All points contrary to this are respected and taken as mostly true. I don't consider employees a negative asset to my business. I consider my peace, freedom and autonomy the most valuable asset. The lifestyle.

I've had employees. I've had apprentices. I've had volunteers. If you have employees, and they make you appreciably more than you would make by yourself, then you should have employees. I do not suggest anyone do 19 out of 20 jobs alone, as I do; it's real work, but I made it a point to aquire the highest-end tools available and become a model solo arborist, so it's my duty to work alone.

KM showed me some math that works.
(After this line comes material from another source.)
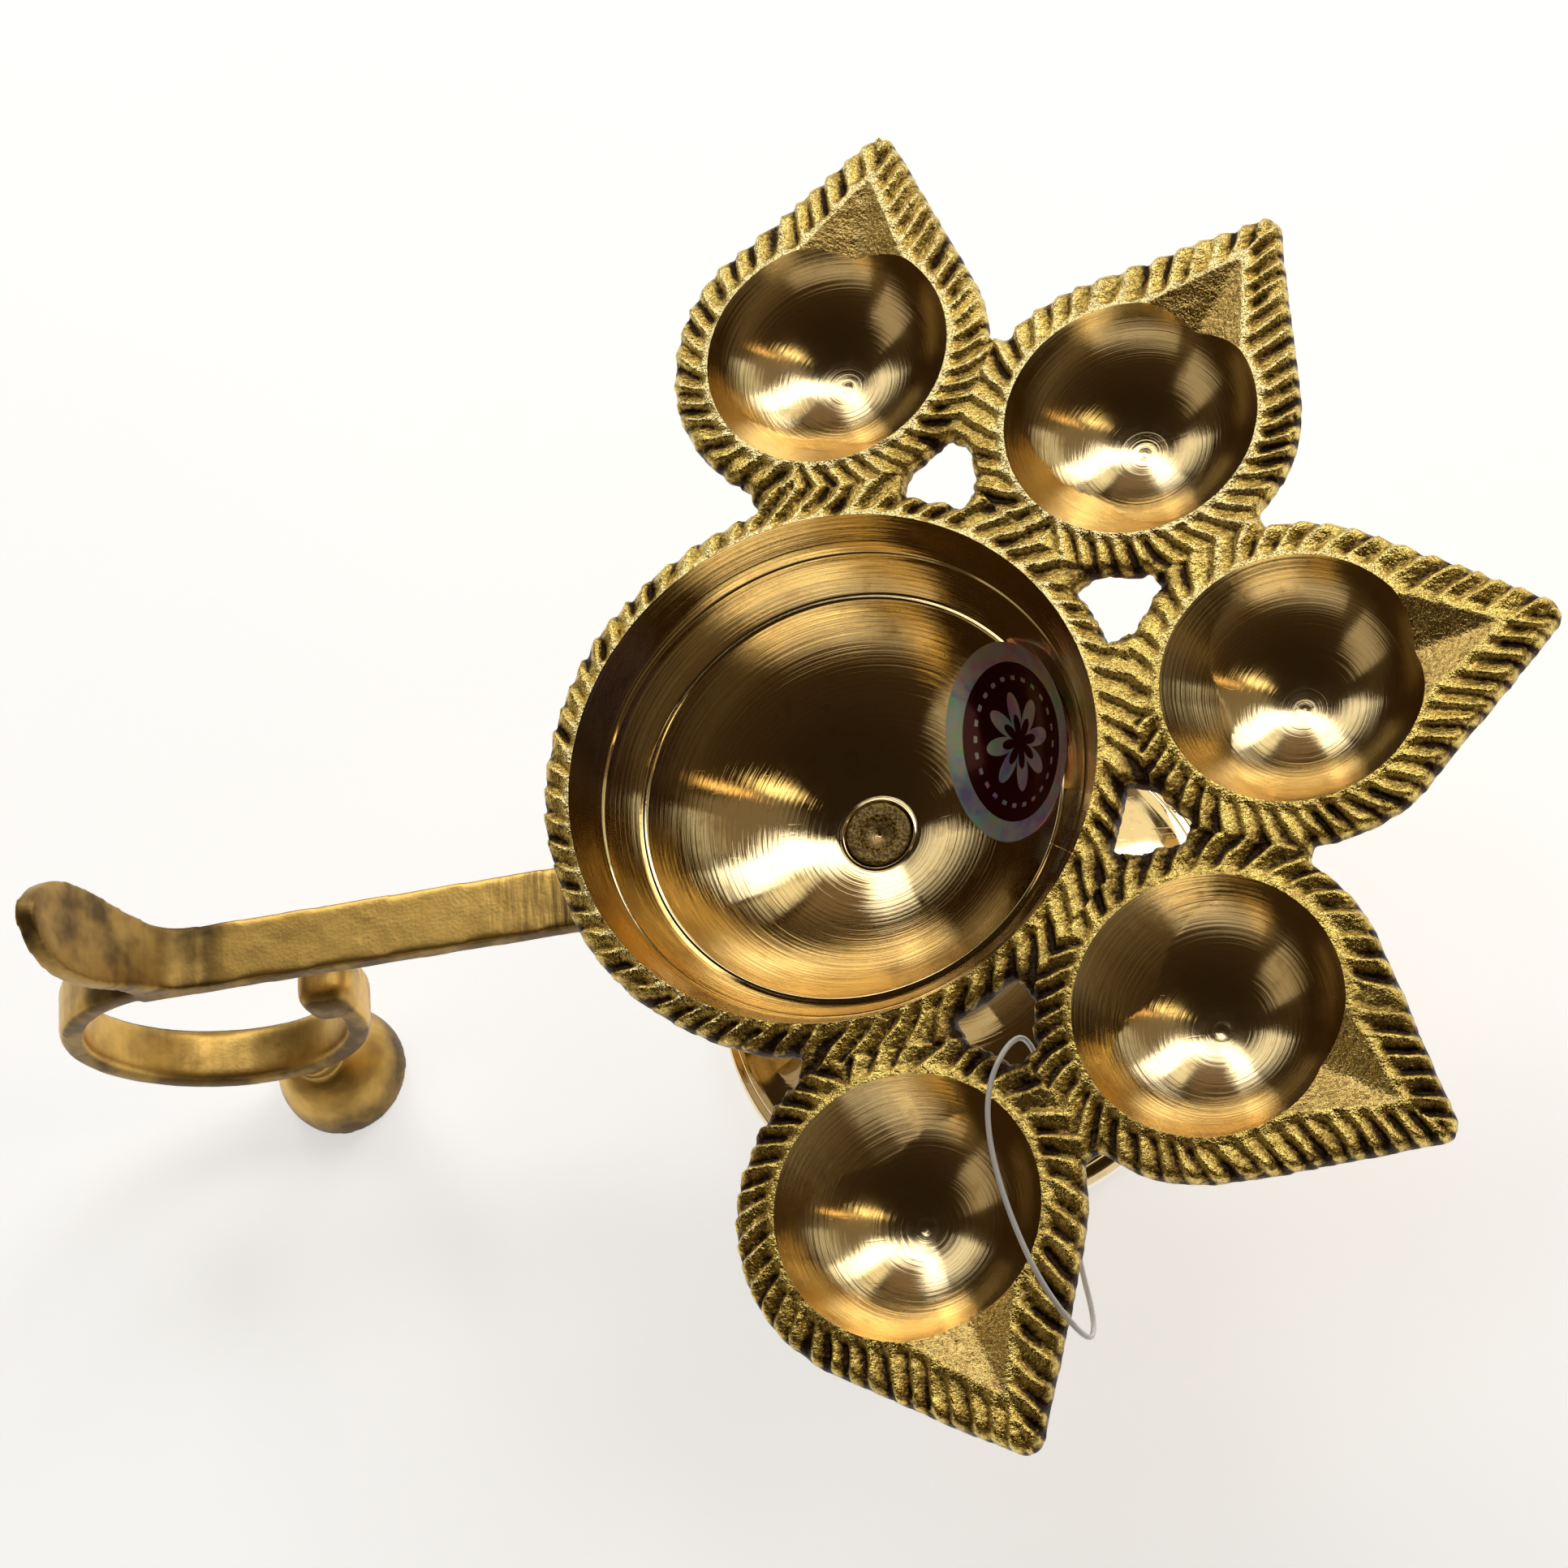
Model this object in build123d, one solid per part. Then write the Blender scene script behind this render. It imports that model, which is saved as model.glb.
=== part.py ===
from build123d import *
import math
import os

# Five-wick brass arati hand lamp. Millimetres, +Z up, origin on the table at the
# centre of the pedestal's base, +X towards the middle wick cup, handle along -X.

# Overall
rim_z = 70.6                # height of the flat top of the casting
hub_bore_r = 3.9            # hole through the bowl floor and the handle eye

# Central oil bowl
mouth_r = 30.0
border_r = 32.9             # outer edge of the cast border
step_a = (27.9, 27.2, 5.3)  # radius above, radius below, depth of the upper turned step
step_b = (24.7, 24.0, 9.7)
bowl_ball_r = 28.4          # spherical bottom and its centre above the rim
bowl_ball_up = 5.5
bowl_back_r = 32.0          # outside of the bowl
bowl_back_up = 6.5
floor_r = 6.5
border_t = 2.6
boss_r = 10.5
boss_depth = 25.2           # underside of the boss below the rim

# Wick cups
cup_ring_r = 51.2
cup_azimuths = (85.4, 42.6, 0.0, -42.6, -85.4)
spout_azimuths = (72.0, 49.0, 5.0, -37.0, -69.0)
cup_r = 14.25
cup_depth = 9.6
cup_wall = 2.2
leaf_r = 18.7               # border of a cup
leaf_tip = 27.1             # cup centre to the centre of the rounded tip
leaf_tip_r = 1.4
leaf_t = 3.2
web_half = 2.6              # half width of the web between two cups
web_r = (40.8, 54.0)
web_root_half_deg = 14.8
web_root_r = 46.0
spout_apex = 22.8           # cup centre to the point of the wick spout
spout_back = 8.0
spout_half_w = 9.25
spout_deep = 3.5

# Pedestal
base_r = 33.1
spigot_top_depth = 22.0     # top of the spigot below the rim

# Handle
eye_t = 2.4
eye_r = 9.0
bar_w = 8.0
bar_end_x = -91.0
bar_rise = 2.9              # how far the bar climbs from the eye to its end
ring_x = -91.0
ring_z = 29.5
ring_r_in = 16.1
ring_r_out = 19.3
ring_w = 7.4
ring_round = 1.3            # rounding of the ring's edges
ring_open_deg = (10.0, 84.0)
knob_x = -74.8
knob_z = 31.8
knob_size = (7.0, 7.8, 7.4)
knob_round = 2.6
thumb_t = 2.5
thumb_front = ((-85.0, -22.3), (-90.6, -17.0), (-93.0, -8.0), (-94.4, 1.6))
thumb_outline = (           # y and height above the rim, from the near side over the top
    (-4.0, -22.3), (-5.0, -16.5), (-6.4, -8.5), (-5.1, -2.0), (-0.6, 1.6),
    (3.9, -2.0), (5.4, -8.5), (4.5, -16.5), (4.0, -22.3),
)

# Foot under the finger ring
foot_x = -85.5
foot_r = 8.45
foot_neck_r = 3.6

# Label and tag filament
label_az = 14.5
label_polar = 43.5
label_semi = (11.4, 10.8)   # along and up the wall
label_t = 0.15
filament_d = 0.6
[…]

Here's some more of mine: If you had consistently knocked down $500 a day, alone, worked 4 days a week, worked 50 of the 52 weeks, you made a hundred grand. Alone (mostly anyway). That's too much money for me. I prefer to have at least two months vacation with Elizabeth, Sundays, and a day off whenever she says, "Hey, Boy..... Also, I get to work when I want to get to work, not when there's a guy standing outside my back door.

Do I choose just the jobs I can handle and pass up the others? Quite the opposite. I get ~20 calls a week and can only do about half those. I pass on the easier ones and take on the harder ones (better money, more technical excitement). I do all but the biggest takedowns alone. Its sometimes pretty amazing, but it can be done. If you'd like to start a Solo Arborist thread, I'd love to moderate it, but here we need to stay on track. This thread is about employees.
 
Everyone knows you can do more than twice as much work with two guys, than one. Alone you are making $500 a day, in a market where you could make $1500 a day with a crew of two or three, more if you do high end work.
Why not hire somebody you enjoy to work with and pay them a good salary to entice them to do good work?
One last point, if you are turning down that much work, raise your prices.
 
Employee problems vs assets

All points well-taken. Working alone in this industry, as I can tell, is a foreign concept, even though we have all done solo jobs here and there.

The title of this thread is 'employee problems', not 'how the Tree Machine manages to do solo work and WHY"

If I have no employees, I have no employee problems. I have other problems, like how to do this tree by myself? I ENJOY that last question. A technical tree is like a chess game, you work through the mental logistics, you prepare your stage. You're forced to be very prepared and very organized because there's nobody to pick up loose ends. Also, you're not allowed to fall or get hurt. Working alone, you work with much greater care and self vigilance. Things get triple-checked. You concentrate on where you're at, but you thinking two or three steps ahead.

Its a fun game and it pays well, or I should say, well enough. If I have a job over a thousand, I get a day helper and I have pizza delivered to the jobsite. We have fun, but when I have a groundie, I don't listen to XM radio on my Peltor headset, and I miss that.
 
Whaduyaknow, Tom D and I were on to something with the Blanchard book. Check out pg 58 in the lastest TCI. Everyone in the service industy should read One Minute Manager and Raving Fans. Both are quick reads and cheap books.